| DATASET CONTENT |

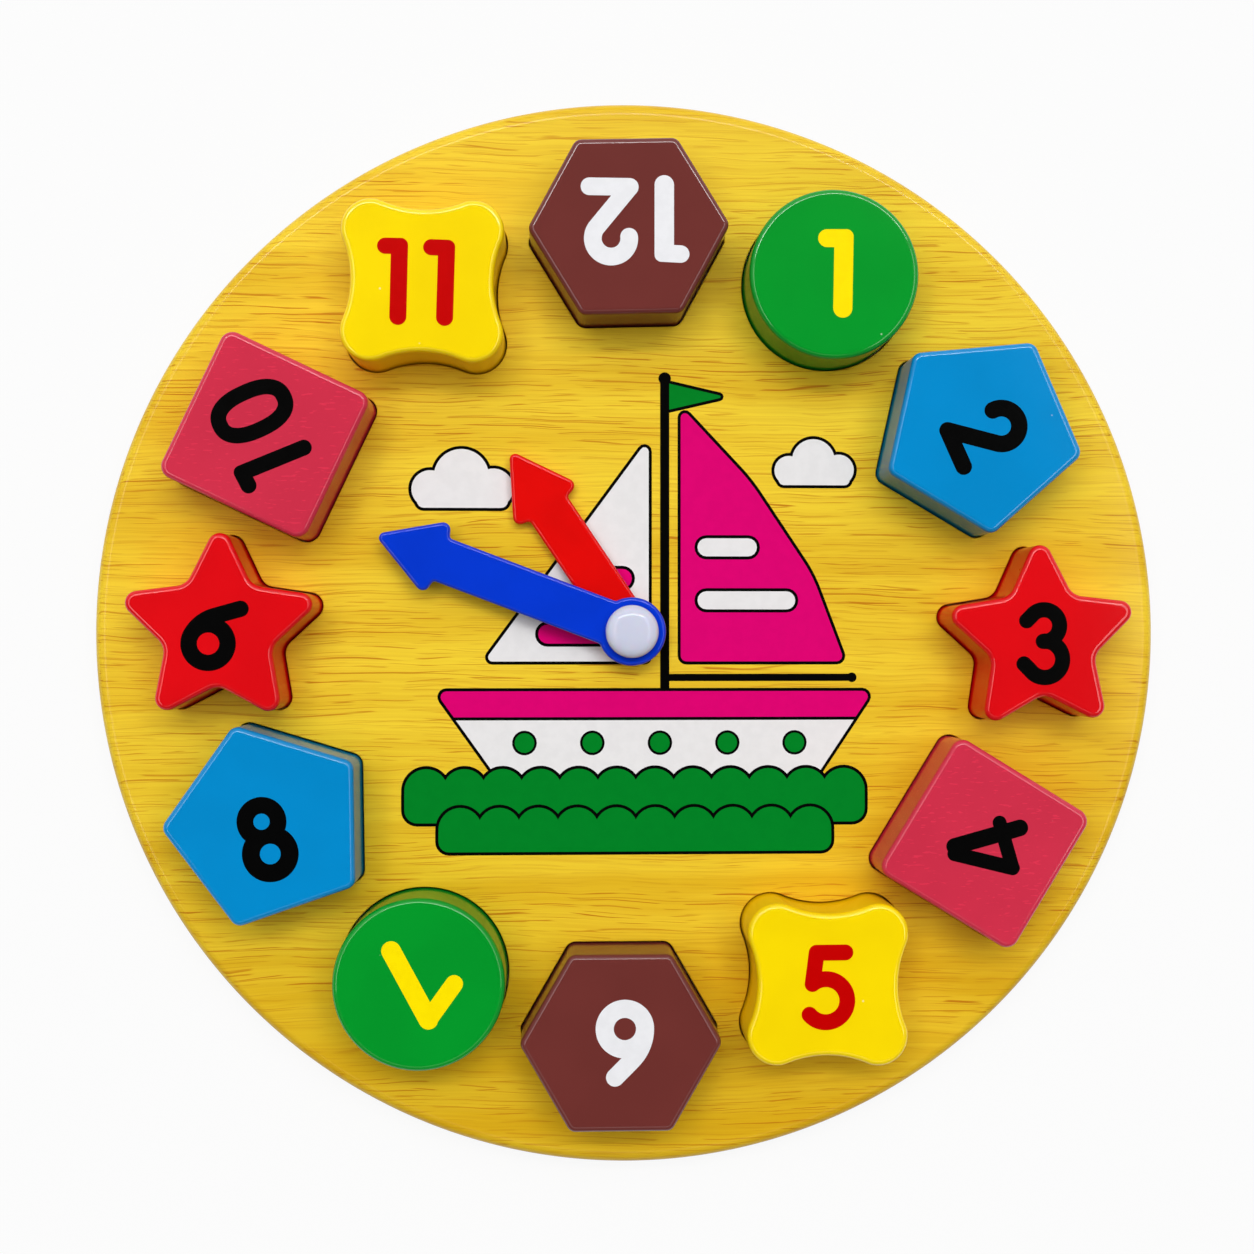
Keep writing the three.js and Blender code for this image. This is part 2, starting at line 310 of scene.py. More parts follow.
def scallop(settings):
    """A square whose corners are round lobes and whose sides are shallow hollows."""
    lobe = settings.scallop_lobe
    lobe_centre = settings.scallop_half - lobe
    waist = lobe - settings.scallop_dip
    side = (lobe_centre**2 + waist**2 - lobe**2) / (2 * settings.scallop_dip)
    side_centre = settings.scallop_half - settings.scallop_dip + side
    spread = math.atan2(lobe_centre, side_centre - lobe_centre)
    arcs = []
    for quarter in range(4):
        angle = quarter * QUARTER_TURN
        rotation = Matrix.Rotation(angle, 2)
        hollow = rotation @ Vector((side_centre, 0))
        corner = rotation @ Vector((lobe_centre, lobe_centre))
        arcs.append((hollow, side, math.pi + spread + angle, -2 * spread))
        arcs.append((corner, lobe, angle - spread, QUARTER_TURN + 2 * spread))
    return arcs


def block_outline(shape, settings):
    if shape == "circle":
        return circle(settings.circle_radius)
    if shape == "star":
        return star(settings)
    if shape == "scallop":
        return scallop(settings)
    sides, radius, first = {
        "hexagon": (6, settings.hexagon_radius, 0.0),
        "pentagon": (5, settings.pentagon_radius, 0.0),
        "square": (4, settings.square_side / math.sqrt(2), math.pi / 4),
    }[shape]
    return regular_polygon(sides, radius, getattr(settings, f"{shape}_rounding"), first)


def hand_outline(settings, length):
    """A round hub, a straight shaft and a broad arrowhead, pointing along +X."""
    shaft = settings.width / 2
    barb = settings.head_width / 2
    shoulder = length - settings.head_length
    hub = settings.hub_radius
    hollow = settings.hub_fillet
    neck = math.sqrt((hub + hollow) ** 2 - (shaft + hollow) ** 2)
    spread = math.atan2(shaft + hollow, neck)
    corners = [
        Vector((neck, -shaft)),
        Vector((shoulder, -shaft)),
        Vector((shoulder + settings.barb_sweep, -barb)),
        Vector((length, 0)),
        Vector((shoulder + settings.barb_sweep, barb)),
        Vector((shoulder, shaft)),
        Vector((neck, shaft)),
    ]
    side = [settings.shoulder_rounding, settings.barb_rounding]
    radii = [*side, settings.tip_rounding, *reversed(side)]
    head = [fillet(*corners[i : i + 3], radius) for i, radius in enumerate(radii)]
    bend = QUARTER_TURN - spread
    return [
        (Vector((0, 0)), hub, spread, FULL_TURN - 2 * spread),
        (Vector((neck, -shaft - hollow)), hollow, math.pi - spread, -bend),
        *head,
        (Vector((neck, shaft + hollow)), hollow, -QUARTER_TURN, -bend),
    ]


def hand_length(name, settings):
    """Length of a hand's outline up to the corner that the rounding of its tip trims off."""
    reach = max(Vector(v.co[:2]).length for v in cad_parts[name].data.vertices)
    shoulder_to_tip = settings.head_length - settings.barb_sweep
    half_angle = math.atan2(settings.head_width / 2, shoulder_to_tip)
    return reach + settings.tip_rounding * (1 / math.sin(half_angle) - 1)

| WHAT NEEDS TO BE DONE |
Only the lines from the beginning of the material above through the line with "return arcs" are wanted; extract them exactly.

| SOLUTION TO THE EXERCISE |
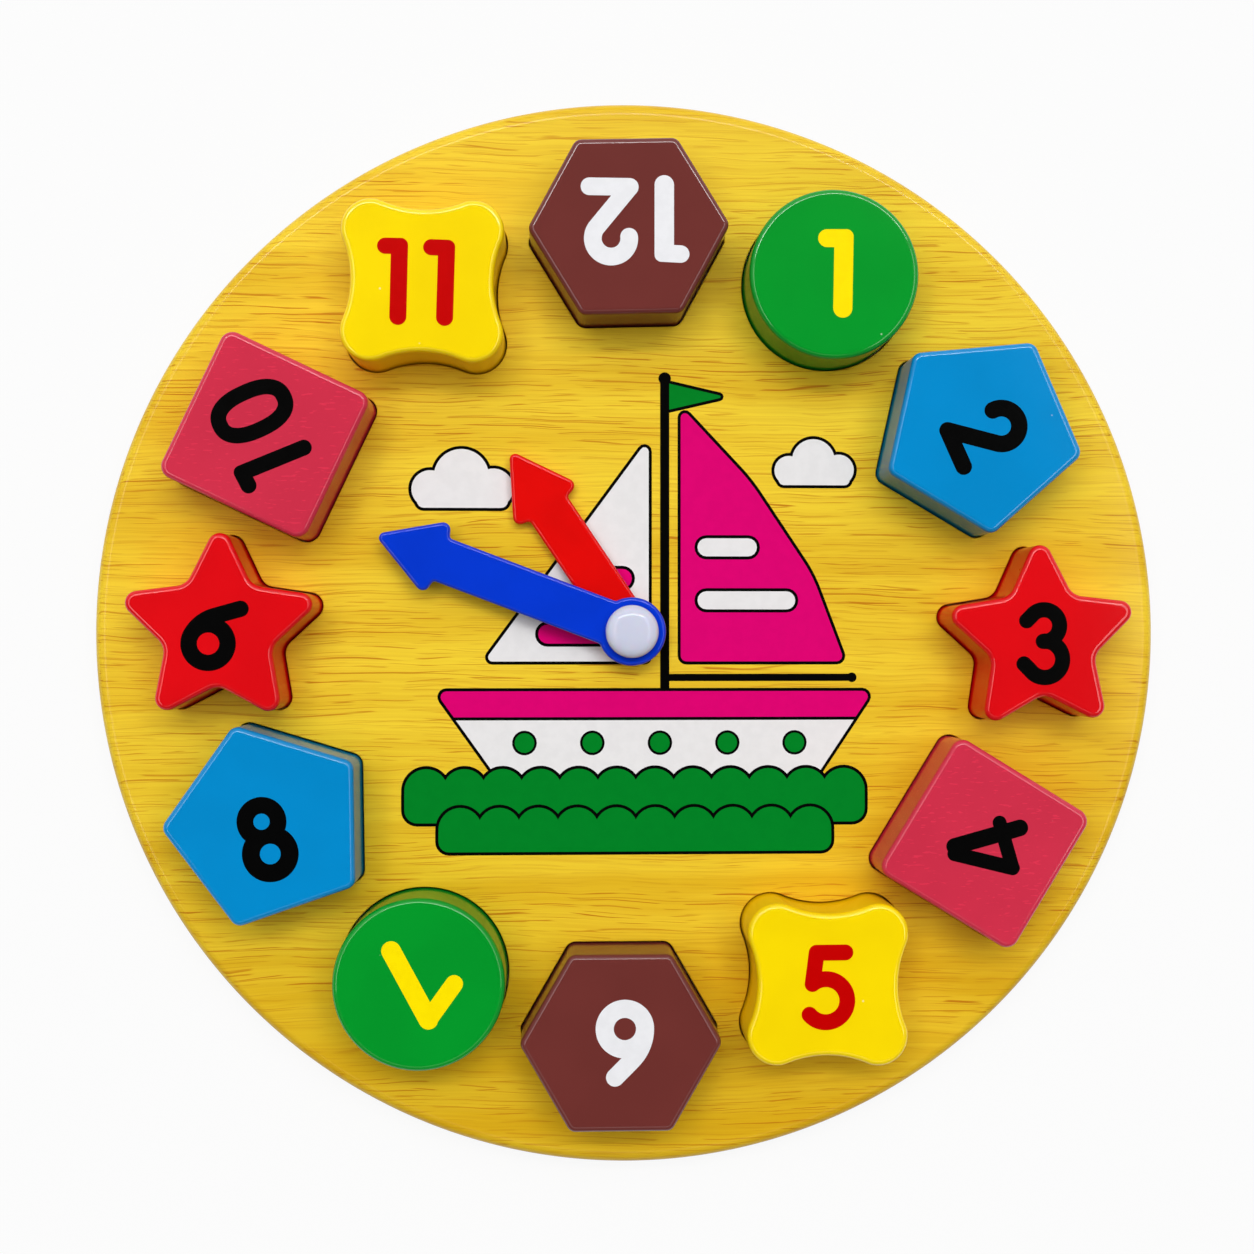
Keep writing the three.js and Blender code for this image. This is part 2, starting at line 310 of scene.py. More parts follow.
def scallop(settings):
    """A square whose corners are round lobes and whose sides are shallow hollows."""
    lobe = settings.scallop_lobe
    lobe_centre = settings.scallop_half - lobe
    waist = lobe - settings.scallop_dip
    side = (lobe_centre**2 + waist**2 - lobe**2) / (2 * settings.scallop_dip)
    side_centre = settings.scallop_half - settings.scallop_dip + side
    spread = math.atan2(lobe_centre, side_centre - lobe_centre)
    arcs = []
    for quarter in range(4):
        angle = quarter * QUARTER_TURN
        rotation = Matrix.Rotation(angle, 2)
        hollow = rotation @ Vector((side_centre, 0))
        corner = rotation @ Vector((lobe_centre, lobe_centre))
        arcs.append((hollow, side, math.pi + spread + angle, -2 * spread))
        arcs.append((corner, lobe, angle - spread, QUARTER_TURN + 2 * spread))
    return arcs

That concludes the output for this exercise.